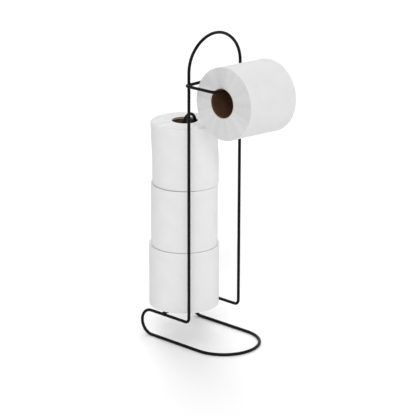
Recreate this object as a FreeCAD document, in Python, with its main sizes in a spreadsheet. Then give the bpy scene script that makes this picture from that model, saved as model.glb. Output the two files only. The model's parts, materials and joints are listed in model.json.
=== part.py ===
import FreeCAD, Part
import math
import os

import Sketcher

# A free-standing toilet paper stand bent from round steel wire, with one roll hanging on its arm
# and three spare rolls stacked on its post. Millimetres, +Z up, the front towards -Y.
# The origin lies on the floor, midway between the two uprights and in their plane.

Vector = FreeCAD.Vector

# The driving dimensions, in millimetres unless the name ends in _angle, which is in degrees.
DIMENSIONS = {
    "wire_diameter": 4.8,
    "frame_width": 114.0,
    "spring_height": 442.8,
    "arch_rise": 52.8,
    "shoulder_radius": 49.0,
    "foot_height": 43.2,
    "foot_bend_radius": 8.0,
    "foot_length": 82.4,
    "loop_reach": 20.6,
    "path_split_height": 70.0,
    "weld_sink": 1.3,
    "weld_bead_radius": 3.1,
    "arm_height": 425.9,
    "arm_overhang": 10.9,
    "arm_bend_radius": 6.0,
    "bar_reach": 61.1,
    "bar_length": 127.0,
    "bar_droop_angle": 2.0,
    "wire_end_past": 3.4,
    "wire_end_round": 0.8,
    "post_setback": 52.9,
    "post_leg_spacing": 23.5,
    "post_bend_radius": 5.0,
    "post_height": 359.1,
    "core_bore": 44.4,
    "core_wall": 0.8,
    "paper_edge_radius": 1.5,
    "hanging_diameter": 111.0,
    "hanging_width": 103.4,
    "hanging_inset": 18.9,
    "hanging_sag": 0.9,
    "hanging_lean": 2.6,
    "spare_width": 100.0,
    "bottom_diameter": 111.0,
    "bottom_shift_x": -5.4,
    "bottom_shift_y": 7.4,
    "middle_diameter": 105.2,
    "middle_shift_x": -7.1,
    "middle_shift_y": 4.8,
    "top_diameter": 106.4,
    "top_shift_x": -6.3,
    "top_shift_y": 4.4,
    "rest_gap": 0.3,
    "stack_gap": 0.2,
}

# Heights and radii that several sub-parts share, written in the sheet's own names.
WIRE_RADIUS = "dims.wire_diameter / 2"
HALF_WIDTH = "dims.frame_width / 2"
CROSSING_RISE = "(dims.wire_diameter - dims.weld_sink)"
POST_LEG = "dims.post_leg_spacing / 2"
POST_FOOT_HEIGHT = f"(dims.foot_height + {CROSSING_RISE})"
WIRE_END = "(dims.frame_width / 2 + dims.wire_end_past)"
STACK_FLOOR = f"({POST_FOOT_HEIGHT} + {WIRE_RADIUS} + dims.rest_gap)"
SPARE_ROLLS = ("bottom", "middle", "top")

START, END, CENTRE = 1, 2, 3
ORIGIN_POINT = (-1, 1)
QUARTER = math.pi / 2

document = FreeCAD.newDocument("toilet_paper_stand")
sheet = document.addObject("Spreadsheet::Sheet", "dims")
for row, (alias, size) in enumerate(DIMENSIONS.items(), start=1):
    sheet.set(f"A{row}", alias)
    sheet.set(f"B{row}", str(size))
    sheet.setAlias(f"B{row}", alias)
document.recompute()


def value(expression):
    """The number that an expression in the sheet's names stands for now."""
    found = sheet.evalExpression(expression)
    return float(getattr(found, "Value", found))


def origin_plane(body, role):
    return next(part for part in body.Origin.OriginFeatures if part.Role == role)


def make_body(label):
    body = document.addObject("PartDesign::Body", label)
    body.Label = label
    return body


def make_sketch(body, name, role, offset="0"):
    """A sketch on one of the body's own planes, moved along its normal by an expression."""
    sketch = body.newObject("Sketcher::SketchObject", name)
    sketch.AttachmentSupport = (origin_plane(body, role), [""])
    sketch.MapMode = "FlatFace"
    sketch.setExpression("AttachmentOffset.Base.z", offset)
    return sketch


def bind(sketch, kind, *where, to):
    """A dimension whose value follows an expression."""
    index = sketch.addConstraint(Sketcher.Constraint(kind, *where, value(to)))
    name = f"{kind.lower()}_{index}"
    sketch.renameConstraint(index, name)
    sketch.setExpression(f"Constraints.{name}", to)


def bind_point(sketch, geometry, point, x, y):
    bind(sketch, "DistanceX", *ORIGIN_POINT, geometry, point, to=x)
    bind(sketch, "DistanceY", *ORIGIN_POINT, geometry, point, to=y)


def circle(sketch, x, y, radius):
    index = sketch.addGeometry(
        Part.Circle(Vector(value(x), value(y)), Vector(0, 0, 1), value(radius)), False
    )
    bind_point(sketch, index, CENTRE, x, y)
    bind(sketch, "Radius", index, to=radius)
    return index


def line(sketch, start, end):
    """A straight run between two points given as expressions, bound at both ends."""
    points = [Vector(value(x), value(y)) for x, y in (start, end)]
    index = sketch.addGeometry(Part.LineSegment(*points), False)
    bind_point(sketch, index, START, *start)
    bind_point(sketch, index, END, *end)
    return index


def arc(sketch, centre, radius, first, last):
    """An anticlockwise arc whose centre and radius are numbers; constraints tie it down."""
    round_path = Part.Circle(Vector(*centre), Vector(0, 0, 1), radius)
    return sketch.addGeometry(Part.ArcOfCircle(round_path, first, last), False)


def join(sketch, one, one_end, other, other_end):
    sketch.addConstraint(Sketcher.Constraint("Tangent", one, one_end, other, other_end))


def bend(sketch, before, before_end, after, after_end, centre, radius, first, last, flip=False):
    """A bend tangent to the runs before and after it. flip is for one drawn from its far end."""
    index = arc(sketch, [value(c) for c in centre], value(radius), first, last)
    near, far = (END, START) if flip else (START, END)
    join(sketch, before, before_end, index, near)
    sketch.addConstraint(Sketcher.Constraint("Coincident", index, far, after, after_end))
    return index


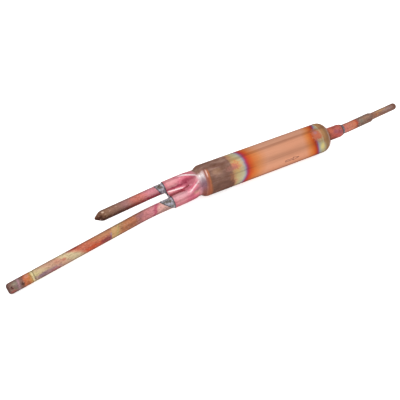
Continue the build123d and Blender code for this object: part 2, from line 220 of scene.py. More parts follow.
turn_axis = INLET_WAY.cross(NECK_WAY).normalized()
bend_centre = bend_start + turn_axis.cross(-INLET_WAY) * INLET_BEND_RADIUS
at_bend = straight_run - TOUCH
pick(long_pipe, "faces",
     lambda f: len(f.verts) > 4 and from_tip(f.calc_center_median()) > at_bend)
bpy.ops.mesh.delete(type="ONLY_FACE")
open_edges = pick(long_pipe, "edges", lambda e: all(from_tip(v.co) > at_bend for v in e.verts))
bpy.ops.mesh.spin(steps=BEND_STEPS, angle=-bend_angle, center=bend_centre * mm, axis=turn_axis)
bpy.ops.mesh.extrude_region_move(
    TRANSFORM_OT_translate={"value": -NECK_WAY * (INLET_IN_SOCKET - bend_reach) * mm})
bpy.ops.mesh.select_all(action="SELECT")
bpy.ops.mesh.remove_doubles(threshold=SAME_PLACE * mm)
bpy.ops.mesh.normals_make_consistent(inside=False)
bpy.ops.object.mode_set(mode="OBJECT")
print("edges swept round the bend:", open_edges)

# %% [markdown]
# ### The wall
# So far the mesh is only the outer skin. Solidify thickens it inwards to the wall of real tube and
# closes the edge at the socket, where the bore stays open to the shell. Shading is smooth, except
# where two faces meet at more than 40 degrees, so that the tube's cut edge stays crisp.

# %% Long pipe: its wall, its shading and its place in the frame
PIPE_WALL = 0.7
SHARP_FROM = radians(40)

bpy.ops.object.select_all(action="DESELECT")
long_pipe.select_set(True)
bpy.context.view_layer.objects.active = long_pipe
wall = long_pipe.modifiers.new("wall", "SOLIDIFY")
wall.thickness = PIPE_WALL * mm
wall.offset = -1
bpy.ops.object.modifier_apply(modifier=wall.name)
bpy.ops.object.shade_smooth_by_angle(angle=SHARP_FROM)
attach(long_pipe, "root")
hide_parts("inlet_pipe")
corners = [Vector(v.co) / mm for v in long_pipe.data.vertices]
print("long pipe from x", round(min(c.x for c in corners), 2),
      "to", round(max(c.x for c in corners), 2),
      "lowest z", round(min(c.z for c in corners), 2), "faces", len(long_pipe.data.polygons))

# %% [markdown]
# ## Colours and shader maths
# A colour is easiest to choose as it should look on the screen, but a shader adds and multiplies
# light. So each chosen colour is turned into linear light once, here.

# %% Screen colours to linear light
def shade(code):
    """Linear colour of a screen colour given as six hex digits."""
    parts = [int(code[i:i + 2], 16) / 255 for i in (0, 2, 4)]
    return tuple(part / 12.92 if part <= 0.04045 else ((part + 0.055) / 1.055) ** 2.4
                 for part in parts) + (1.0,)


print("bare copper in linear light:", [round(part, 3) for part in shade("DB9A80")])


# %% [markdown]
# ### Sums written as sums
# A material is a network of small sums. Placing dozens of Math nodes by hand hides what they work
# out. The class below stands for the output of a node, and each operator on it adds the node that
# does the sum, so that `heat * 0.5 + 1` reads as what it is. Two shapes are needed all the time and
# get a name: a soft step from 0 to 1, and a soft band around a value.

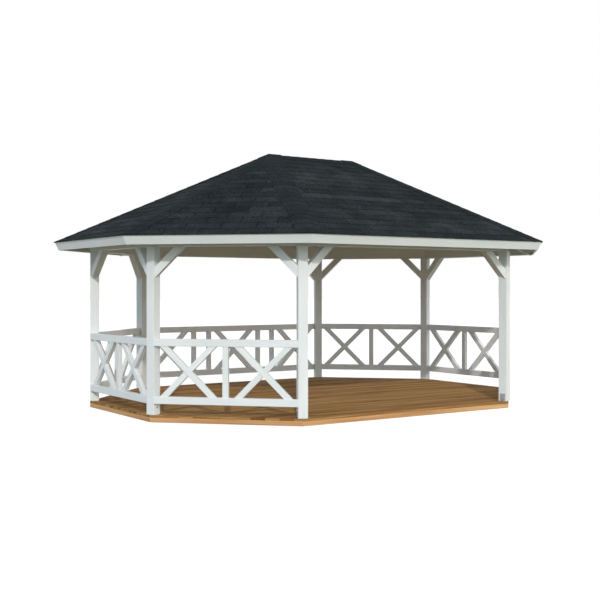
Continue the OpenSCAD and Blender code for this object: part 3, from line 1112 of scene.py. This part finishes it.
def peak_cap(s, along_ridge=0.20, down_slope=0.136, down_hip=0.15):
    """Cap over a ridge end: a fan from the peak to a ring of points on the ridge,
    the long slopes and the four hips, whose height at any plan point is the
    apex less the fall to the farthest of the slopes, plus the cap's own."""
    hip_turns = (np.arange(4) - 1.5) * pi / 4
    ring = np.concatenate([
        down_hip * np.stack([np.cos(hip_turns), np.sin(hip_turns)], axis=1),
        [[-along_ridge, down_slope], [-along_ridge, 0], [-along_ridge, -down_slope]],
    ])
    plan = np.concatenate([[[0, 0]], ring])
    slope_turns = np.arange(-2, 3) * pi / 4
    outwards = np.stack([np.cos(slope_turns), np.sin(slope_turns)])
    fall = tan(pitch) * (plan @ outwards).max(axis=1)
    proud = np.where(abs(plan[:, 1]) > 0, 0.0170, 0.0148)
    top = np.column_stack([plan, apex - fall + proud])
    bottom = np.column_stack([plan, apex - fall + 0.004])
    points = np.concatenate([top, bottom]) * (s, s, 1) + (s * ridge_half, 0, 0)
    count = len(plan)
    k = np.arange(1, count)
    after = np.roll(k, -1)
    upper = np.stack([0 * k, k, after], axis=1)
    lower = upper[:, ::-1] + count
    walls = np.stack([k, k + count, after + count, after], axis=1)
    return {
        "points": points,
        "corners": np.concatenate([upper.ravel(), lower.ravel(), walls.ravel()]),
        "sizes": np.repeat([3, 4], [2 * len(k), len(k)]),
        "grain": x_axis, "tone": 0.0, "tones": np.full(3 * len(k), 0.3 * s),
    }


parts += [peak_cap(s) for s in (-1, 1)]
caps = new_piece("hip_and_ridge_caps", parts, slate_caps, "shingles")
set_tones(caps, parts)

# ---- Studio ----
# A pale floor and a white surround. The key lamp stands low in front, and the
# surround fills in from all sides.
floor_mesh = bpy.data.meshes.new("studio_floor")
half_floor = 120
floor_drop = 0.002
floor_corners = half_floor * np.array([[-1, -1, 0], [1, -1, 0], [1, 1, 0], [-1, 1, 0]])
floor_mesh.from_pydata((floor_corners - (0, 0, floor_drop)).tolist(), [], [(0, 1, 2, 3)])
studio_floor = bpy.data.objects.new("studio_floor", floor_mesh)
bpy.context.scene.collection.objects.link(studio_floor)
studio_floor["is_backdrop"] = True


def seen_directly(tree):
    """1 where a ray shows the studio itself, to the camera, in a reflection or
    through glass, and 0 where it only brings light. Gives its value socket."""
    rays = add(tree, "LightPath").outputs
    seen = maths(tree, "MAXIMUM", rays["Is Camera Ray"], rays["Is Glossy Ray"])
    return maths(tree, "MAXIMUM", seen, rays["Is Transmission Ray"])


pale = bpy.data.materials.new("studio_floor")
pale.use_nodes = True
tree = pale.node_tree
tree.nodes.clear()
lit = add(tree, "BsdfDiffuse", {"Color": (0.19, 0.20, 0.125, 1)})
shown = add(tree, "BsdfDiffuse", {"Color": (0.30, 0.30, 0.30, 1)})
glow = add(tree, "Emission", {"Color": (1, 1, 1, 1), "Strength": 0.85})
both = add(tree, "AddShader", {0: shown.outputs[0], 1: glow.outputs[0]})
mixed = add(
    tree, "MixShader", {0: seen_directly(tree), 1: lit.outputs[0], 2: both.outputs[0]}
)
add(tree, "OutputMaterial", {"Surface": mixed.outputs[0]})
floor_mesh.materials.append(pale)

world = bpy.data.worlds.new("studio")
bpy.context.scene.world = world
world.use_nodes = True
tree = world.node_tree
tree.nodes.clear()
# The surround is brightest low down and to the right, and a little blue on the
# left.
towards = add(tree, "TexCoord").outputs["Generated"]
rise = add(tree, "SeparateXYZ", {0: towards}).outputs["Z"]
low_down = add(tree, "MapRange", {"Value": rise, "To Min": 1.14, "To Max": 0.34})
rightness = add(
    tree, "VectorMath", {0: towards, 1: (0.85, -0.53, 0)}, operation="DOT_PRODUCT"
)
right = add(tree, "MapRange", {"Value": rightness.outputs["Value"], "From Min": -1.0})
share = add(
    tree, "MapRange", {"Value": right.outputs[0], "To Min": 0.88, "To Max": 1.78}
)
strength = maths(tree, "MULTIPLY", low_down.outputs[0], share.outputs[0])
tint = blend(tree, right.outputs[0], (0.78, 0.96, 1.18, 1), (1.0, 1.0, 0.93, 1))
fill = add(tree, "Background", {"Color": tint, "Strength": strength})
white = add(tree, "Background", {"Color": (1, 1, 1, 1), "Strength": 1.0})
mixed = add(
    tree, "MixShader", {0: seen_directly(tree), 1: fill.outputs[0], 2: white.outputs[0]}
)
add(tree, "OutputWorld", {"Surface": mixed.outputs[0]})

key = bpy.data.objects.new("key", bpy.data.lights.new("key", "SUN"))
bpy.context.scene.collection.objects.link(key)
key.data.energy = 1.62
key.data.color = (1.0, 0.98, 0.95)
key.data.angle = radians(1.6)
key_azimuth, key_height = radians(-121), radians(26)
key.rotation_euler = (pi / 2 - key_height, 0, key_azimuth + pi / 2)

bpy.context.scene.view_settings.view_transform = "Standard"

low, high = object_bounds()
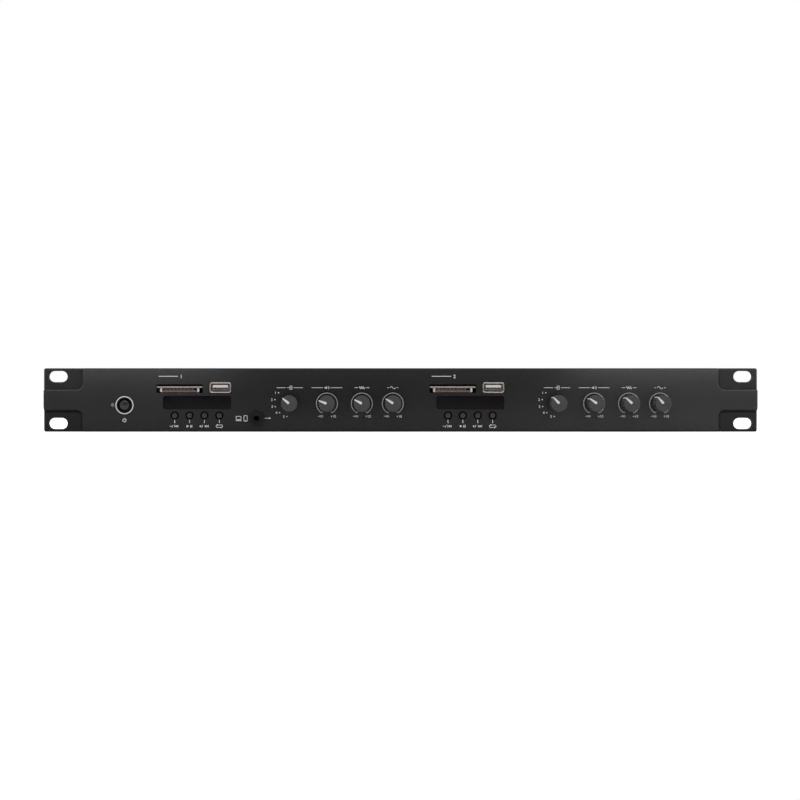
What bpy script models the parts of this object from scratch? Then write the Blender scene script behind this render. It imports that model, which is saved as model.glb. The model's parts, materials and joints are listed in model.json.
= = =
[REQUIRED TASK] Starting with the line with "Continue the build123d" and ending with the line with "round(min(c.z for c", extract every line exactly and nothing outside that span.

[THE ANSWER]
Continue the build123d and Blender code for this object: part 2, from line 220 of scene.py. More parts follow.
turn_axis = INLET_WAY.cross(NECK_WAY).normalized()
bend_centre = bend_start + turn_axis.cross(-INLET_WAY) * INLET_BEND_RADIUS
at_bend = straight_run - TOUCH
pick(long_pipe, "faces",
     lambda f: len(f.verts) > 4 and from_tip(f.calc_center_median()) > at_bend)
bpy.ops.mesh.delete(type="ONLY_FACE")
open_edges = pick(long_pipe, "edges", lambda e: all(from_tip(v.co) > at_bend for v in e.verts))
bpy.ops.mesh.spin(steps=BEND_STEPS, angle=-bend_angle, center=bend_centre * mm, axis=turn_axis)
bpy.ops.mesh.extrude_region_move(
    TRANSFORM_OT_translate={"value": -NECK_WAY * (INLET_IN_SOCKET - bend_reach) * mm})
bpy.ops.mesh.select_all(action="SELECT")
bpy.ops.mesh.remove_doubles(threshold=SAME_PLACE * mm)
bpy.ops.mesh.normals_make_consistent(inside=False)
bpy.ops.object.mode_set(mode="OBJECT")
print("edges swept round the bend:", open_edges)

# %% [markdown]
# ### The wall
# So far the mesh is only the outer skin. Solidify thickens it inwards to the wall of real tube and
# closes the edge at the socket, where the bore stays open to the shell. Shading is smooth, except
# where two faces meet at more than 40 degrees, so that the tube's cut edge stays crisp.

# %% Long pipe: its wall, its shading and its place in the frame
PIPE_WALL = 0.7
SHARP_FROM = radians(40)

bpy.ops.object.select_all(action="DESELECT")
long_pipe.select_set(True)
bpy.context.view_layer.objects.active = long_pipe
wall = long_pipe.modifiers.new("wall", "SOLIDIFY")
wall.thickness = PIPE_WALL * mm
wall.offset = -1
bpy.ops.object.modifier_apply(modifier=wall.name)
bpy.ops.object.shade_smooth_by_angle(angle=SHARP_FROM)
attach(long_pipe, "root")
hide_parts("inlet_pipe")
corners = [Vector(v.co) / mm for v in long_pipe.data.vertices]
print("long pipe from x", round(min(c.x for c in corners), 2),
      "to", round(max(c.x for c in corners), 2),
      "lowest z", round(min(c.z for c in corners), 2), "faces", len(long_pipe.data.polygons))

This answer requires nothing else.